Uluslararası toplum Suriye savaşı için ‘bir kavşakta’
Kuveyt’in BM Daimi Temsilcisi Mansur el-Uteybi de, uluslararası toplumun Suriye savaşı için ‘bir kavşakta’ olduğunu söyleyerek, “Parlak ve aydınlık bir yol var ve bunun tüm özellikleri net olarak çizildi. Bu yolun sonunda, Suriye’de 8 yıldır yaşanan krizin sonuna gelmeyi umuyoruz. Öte yandan, bizi sıfır noktasına geri döndüren engeller dolu karanlık ve çirkin bir yol var” ifadelerini kullandı.
“Bu fırsatı kaçırmayalım”
İsveç’in BM Daimi Temsilcisi Olog Skoog, İdlib’deki ateşkesin siyasi süreci yeniden aktive etmek için bir fırsat sunduğuna işaret ederek, bu fırsatı kaçırmama çağrısında bulundu.

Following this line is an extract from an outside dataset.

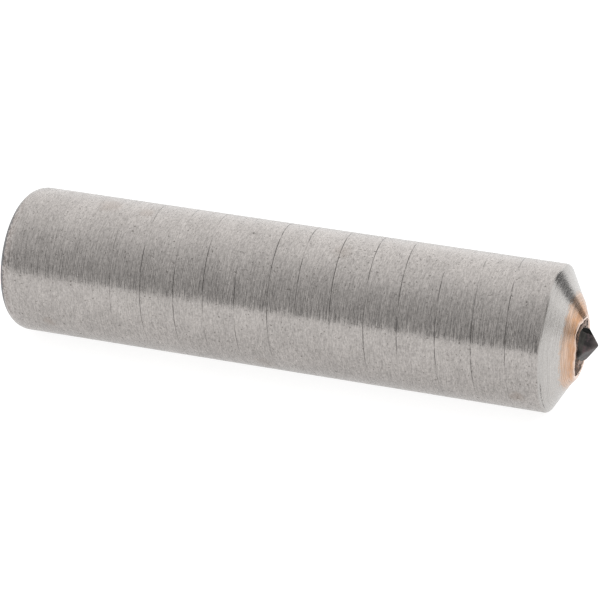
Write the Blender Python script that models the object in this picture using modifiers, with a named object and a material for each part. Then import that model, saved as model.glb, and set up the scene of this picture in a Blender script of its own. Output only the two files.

Skoog, 2254 sayılı karar doğrultusunda, Anayasa Komisyonu’nun kurulmasının, sürdürülebilir bir siyasi çözüme doğru ilk adım olduğunu ifade ederek, “Artık Anayasa Komisyonu’nun hızla kurulmasını desteklemek için yürütülen çabalara katılmalıyız” dedi.
Rusya’nın BM Daimi Temsilcisi’nden eleştiri
Rusya’nın BM Daimi Temsilcisi Vassily Nebenzia, Suriye’ye uygulanan tek taraflı tedbirlerin, uluslararası hukuka aykırı olduğunu ve krize karşı siyasi bir çözüm getirilmesini engellediğini dile getirdi.
Suudi Arabistan’dan İran’a: Suriye’den çekil
Suudi Arabistan’ın BM Daimi Temsilcisi Abdullah el-Muallimi ise, İran’ın Suriye’deki müdahalesine değinerek, demografik değişim operasyonlarının yanı sıra Suriye halkına karşı etnik ve mezhepçi temizlenme uygulamalarında Esed rejimine destek verdiğini söyleyerek, İran’a, Devrim Muhafızları ve mezhepçi milislerini ‘şimdi ve hemen’ Suriye’den çekerek, Suriye’yi Suriyelilere bırakması çağrısında bulundu.
Siyasi çözümün Suriye krizinin tek çözümü olduğunu aktaran el-Muallimi, Suriye rejiminin uzlaşmazlığı ve ertelemesinin, uluslararası tarafların bu çözüme gerekli ciddiyetle devam etme çabalarını engellemesine neden olduğunu da dile getirdi. Muallimi son olarak, Suriye’nin yeni anayasasını yazmaya başlamak için Anayasa Komitesi’nin kurulmasının hızlandırılması gerektiğini ifade etti.